I guess I still don't see it. The radically-altered Pentium they showed, when running at "NTV levels", was ridiculously low performance. I guess you might argue that a metric ton of these processors, all simultaneously running in a Beowulf cluster (LOL) might be able to pump out a few TF, but the supporting power for connecting that many chips would be insane
I guess conceptual problem I'm having is this: NTV provides far lower-powered X86 processing. I agree that it indeed significantly increases flops/watt per chip, but only when operated at very, VERY low power (and thus, in absolute terms, low performance) modes. Hell, the Atom does better than any of the Core architecture for flops/watt, but I don't (yet) see anyone making supercomputers out of them. If we wanted a race to ultimate flops/watt, we'll be doing custom SoC stuff.
THoughts?
True.
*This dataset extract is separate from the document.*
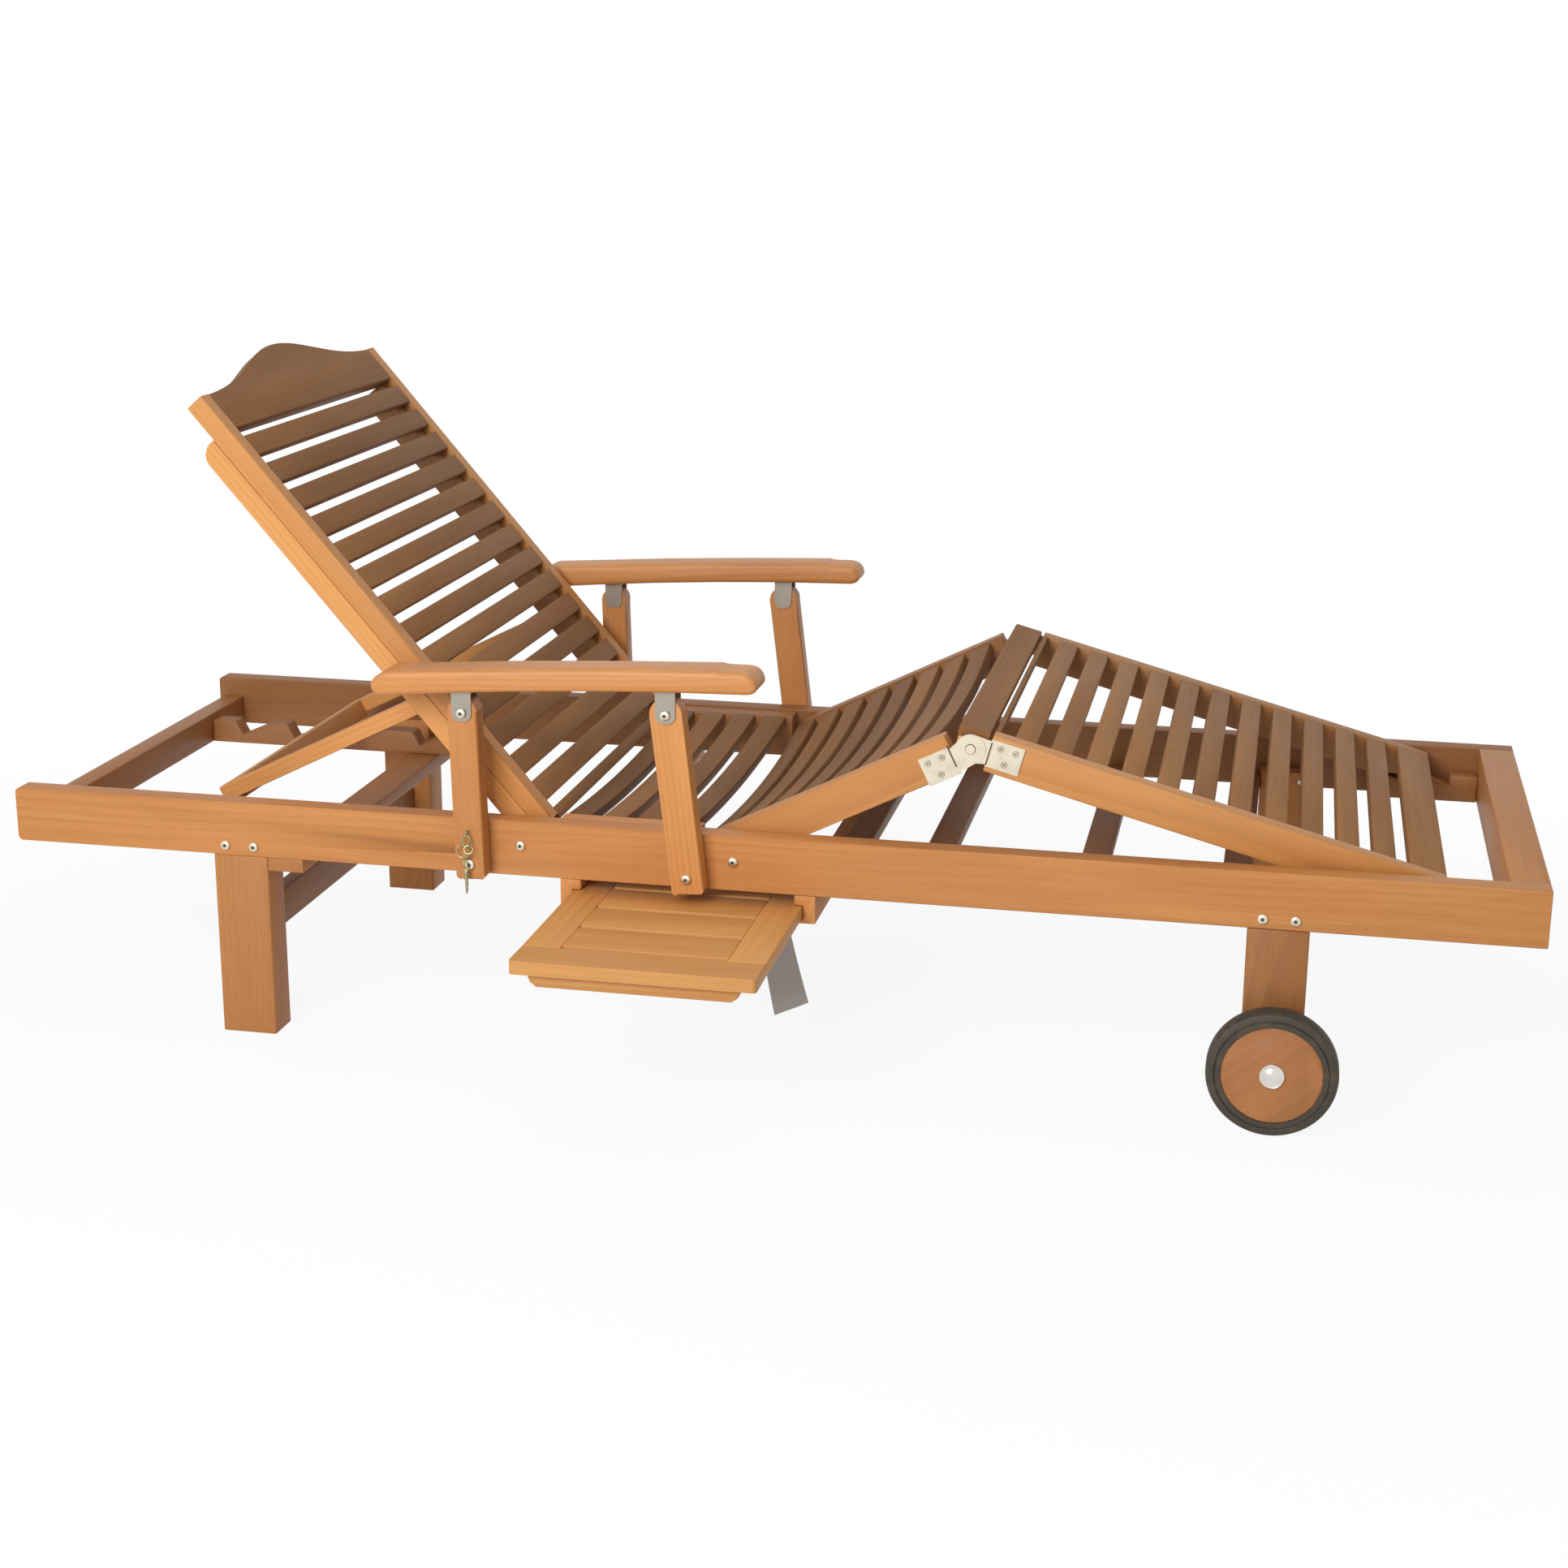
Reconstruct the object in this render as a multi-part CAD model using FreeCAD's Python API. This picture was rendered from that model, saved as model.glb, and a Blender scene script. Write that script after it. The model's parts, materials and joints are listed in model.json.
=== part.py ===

And you are pointing at a couple of issues yourself - power draw of memory and communication will remain unchanged per FLOP. Even in the pure bragging rights parts of the HPC market, this kind of solution makes even less sense than putting a bunch of GPUs in a cabinet (*cough*).
But on the other hand thinking machines actually produced a couple of 2^16 processor (single-bit) computers back in the day, so it's not as if systems have to make much sense from a production point of view to be produced in a research environment.